Notwithstanding the agreed EU loan package, Greece too can at last see a light at the end of the tunnel with the discovery of natural gas and oil.
Currently eight of the world's largest seismic survey companies are bidding for exploration. Two will be awarded contracts by end April to begin exploratory drilling before the end of 2012. Substantial hydrocarbon deposits have been identified in the Ionian Sea, near Corfu and another south of Crete.
It is anticipated Greece will begin earning a revenue stream from these deposits prior to 2020.
Greeks are lazy good for nothings!
For nearly six years Greece has had to endure the longest recession in history. Unemployment stands at over 20%. Savage austerity measures have slashed wages and pensions in an effort to reduce sovereign debt. Despite this the Greek people are struggling to move forward, notwithstanding the UK media purporting to show Greeks as lazy good for nothings.
Research carried out by the OECD - the respected Organisation for Economic Co-operation and Development, has found this image of Greeks to be untrue.
Statistics by the OECD have revealed the average German works a total of only 1,390 hours per year. In Spain it's 1,654 hours while in Portugal it's 1,719, but the average Greek works a massive 2,119 hours per year!
The ONS - the UK government's Office for National Statistics confirm that the average worker in Britain only works 1,888 hours per year.
That means the average Greek works more than six weeks a year longer than his counterpart in the UK.
Greece sees the light
With an abundance of sunshine, Greece is seeking to export power generated by solar panels before 2015.
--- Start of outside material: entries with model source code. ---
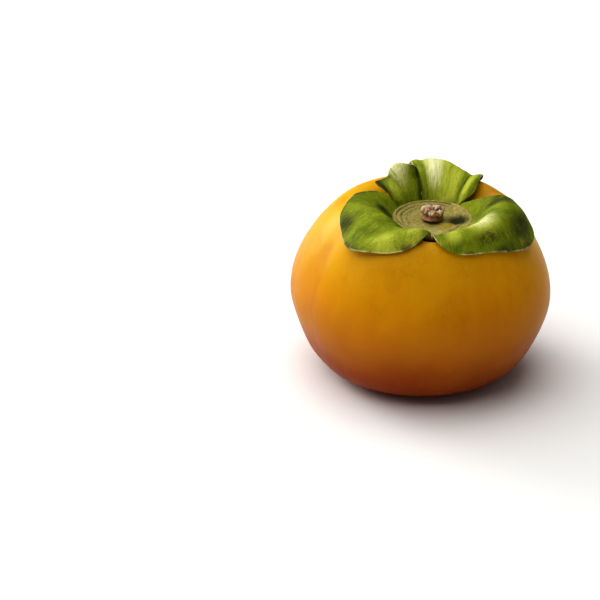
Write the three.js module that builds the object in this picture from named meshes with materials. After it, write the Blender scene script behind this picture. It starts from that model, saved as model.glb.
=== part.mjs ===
// A whole persimmon: a squat, faintly four-sided fruit with a leathery four-lobed calyx on its shoulder, the woody
// stub of its stalk in the middle of the calyx and the dry tip of the style in the dimple of its blossom end.
// Millimetres, +Z up. The fruit stands on its blossom end at z = 0, with the origin under the middle of its widest
// girth. An azimuth of 0 degrees points to -Y, the front, and 90 degrees to +X.
import * as THREE from "three";

// Driving dimensions
const HALF_WIDTH = 38.1;
const SHOULDER_RADIUS = 20.8;
const SHOULDER_HEIGHT = 52.9;
const SHOULDER_TILT = 0.9;
const CALYX_OFFSET = { x: 2.6, y: -4.8 };
const DISC_RADIUS = 12;
const LOBE_LENGTH = 25;
const GAP = 0.3;

// The fruit's outline from the bottom of the calyx basin, over the shoulder and down the flank, to the middle of the
// blossom end, as radius and height. Heights are held at 0 or more, which gives the flat ring that it stands on.
const FRUIT_OUTLINE = [
  [0, 46.9],
  [4.5, 46.9],
  [9, 46.9],
  [12.9, 47.6],
  [17, 50.8],
  [SHOULDER_RADIUS, SHOULDER_HEIGHT],
  [24.8, 51.4],
  [29, 46.8],
  [32.6, 41.3],
  [35.6, 35.6],
  [37.7, 29.6],
  [HALF_WIDTH, 23.6],
  [36.6, 17.6],
  [34.1, 11.8],
  [31, 6.7],
  [27.1, 3],
  [21, 0.7],
  [14, 0],
  [9, 0],
  [6.2, 0.7],
  [3.4, 2.3],
  [0, 2.8],
];
// Four soft grooves run down the flank, between four faintly square corners.
const GROOVES = { azimuth: 27, squareness: 0.009, depth: 0.014, sharpness: 5 };
// Shares of the outline between which the grooves fade in and out, and the calyx's offset and the tilt fade out.
const FADES = { groovesIn: [0.1, 0.26], groovesOut: [0.6, 0.8], offset: [0.14, 0.42], tilt: [0.22, 0.42] };

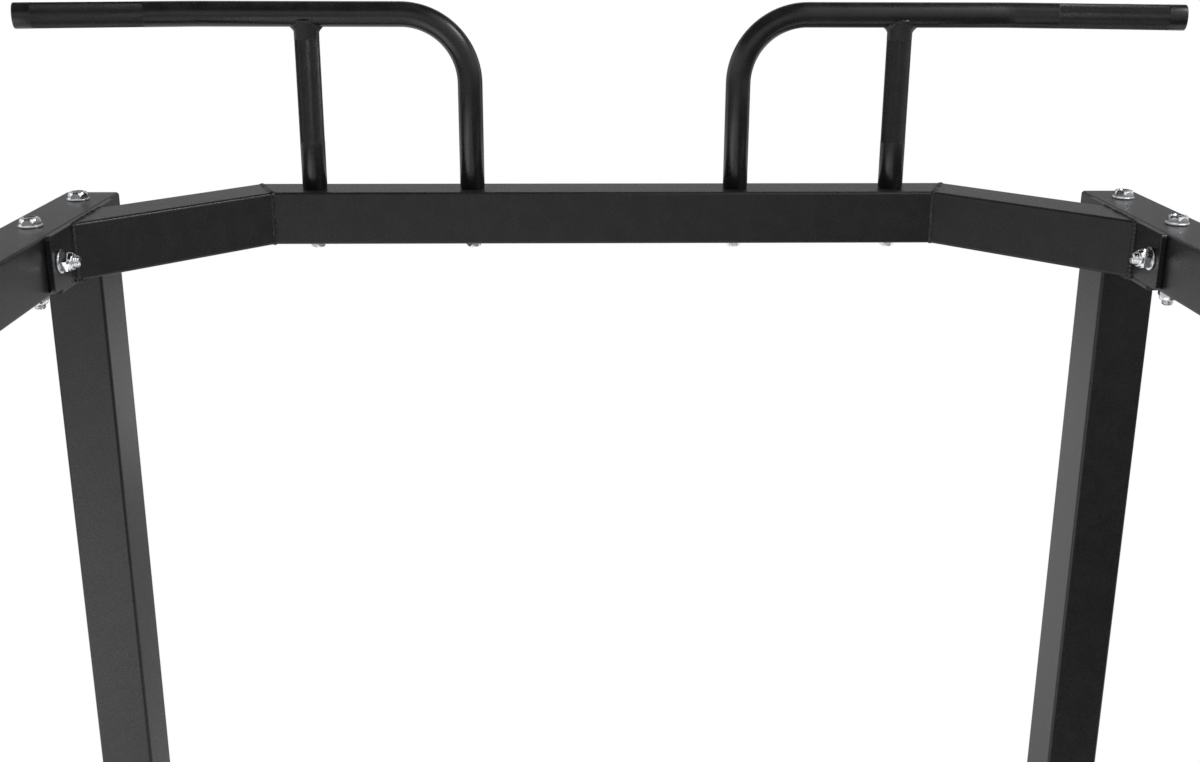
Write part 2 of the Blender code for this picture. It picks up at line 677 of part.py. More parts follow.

In the coming weeks the Energy Minister, George Papaconstantinou has confirmed Greece will adopt legislation to simplify planning and aims to connect its first 300 megawatt plant by the end of next year as part of the Greek Helios solar-energy project.
Named after the ancient God of the Sun, Helios is a 20 billion investment aimed at installing 10 gigawatts of solar panels in Greece by 2050. Based on current solar energy prices in Germany the project has the potential for generating a revenue of 80 billion euros for Greece over the next 25 years. The electricity produced will be exported to other European Union nations and will also help Greece meet the EU objectives for renewable energy targets in Europe and low carbon economies by 2020.
Greece is doing great!
With the UK sovereign debt standing in excess of 1 trillion pounds - and still not being markedly reduced - Greece should be applauded for the steps it has taken to redress its sovereign debt.
Did you know, with current sovereign debt and borrowing needed to prop up major banks, plus the debt of pension funds such as the Post Office to be addressed - the UK borrowing percentage of GDP is the same as Greece!
While the UK has been dilly dallying, savage austerity measures have been introduced in Greece and an EU Taskforce established to support the implementation of structural reforms to modernise the country's bureaucracy.
So what has that accomplished?
Over two years Greece has achieved an annual rate of fiscal consolidation averaging 4.2% of GDP - the highest level recorded in the developed world over several decades.
Greece ranks number two in terms of the degree of adjustment happening in its economy during 2009 - 2011, according to figures released by Euro Plus Monitor.
The stereotype of Greece criticised as the lame, lazy duck of the EU is now no longer true.